Today we can be grateful for God’s provision of leaders like Martin Luther who helped God’s people escape from Babylon—that idolatrous land of corruption. Through the study of God’s Word and the courage of God’s people, the church and its practices were reformed. With the retrieval of right theology also came the retrieval of right practice. We must be sure to not lose sight of this connection!
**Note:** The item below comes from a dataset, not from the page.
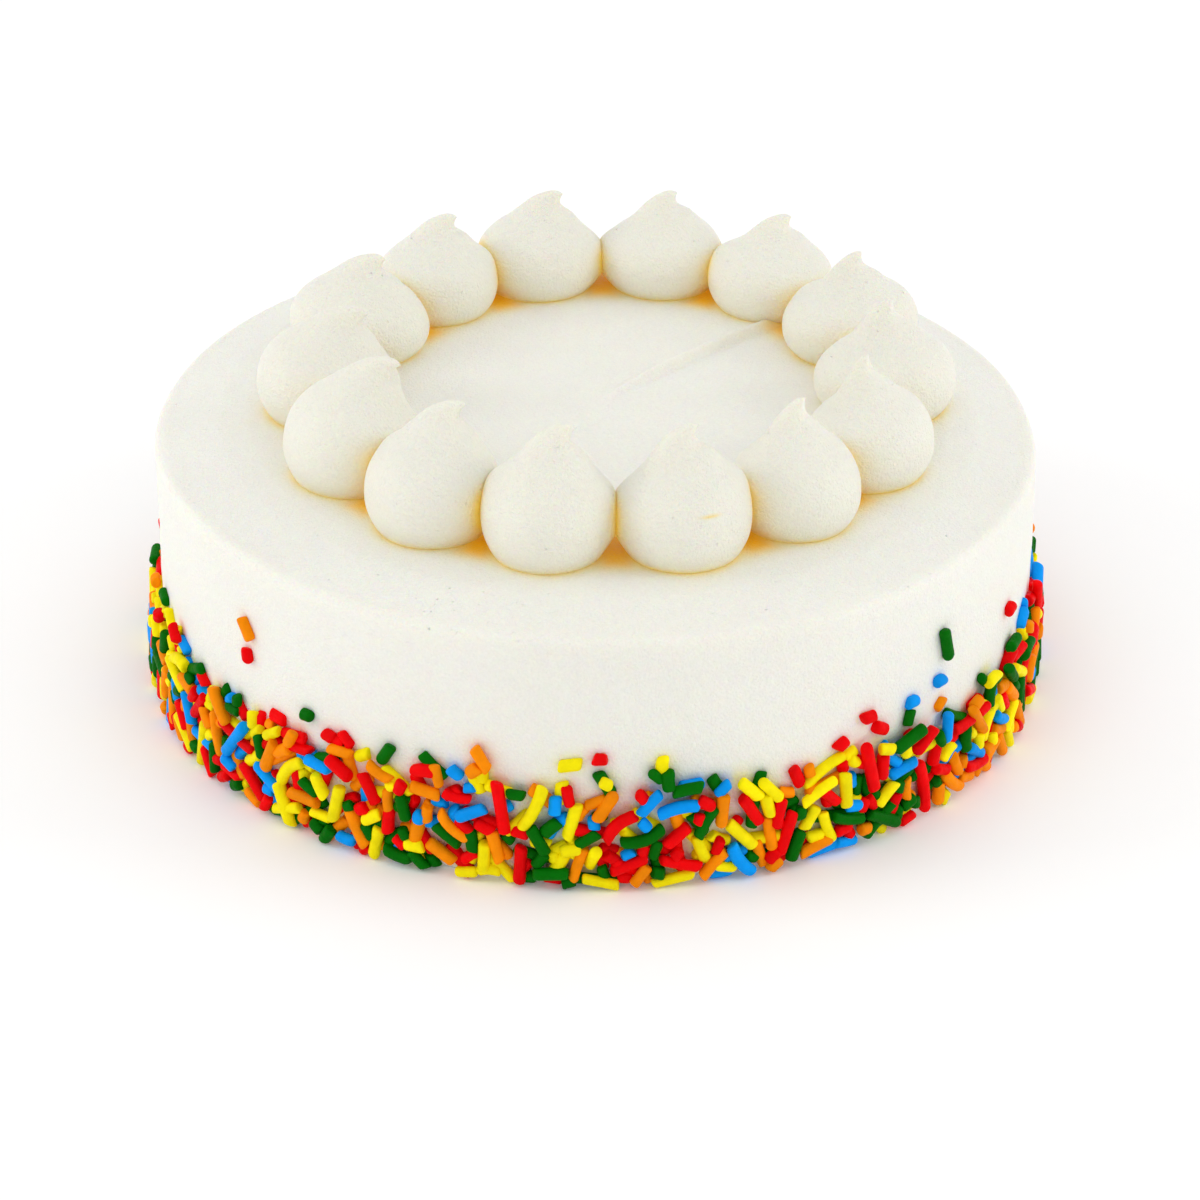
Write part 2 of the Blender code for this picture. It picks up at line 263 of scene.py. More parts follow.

If the churches today are to remain faithful to gospel, then the ministry must match the message. This does not mean we should get rid of pastoral leadership in the church. Quite the opposite, we should protect the pastoral office demanding that those ordained to this work stay on task to do their primary work: preach the Word! Perhaps equally pressing today, all Christians must be reminded that the work of ministry does not belong to the pastor alone. As Spener wisely indicated, the clergy cannot do it all! Christ builds his church as every member takes their place of service in the body. The ministry of the Word must abound, and the people must abide. The work of the Reformation must continue, lest we return to captivity.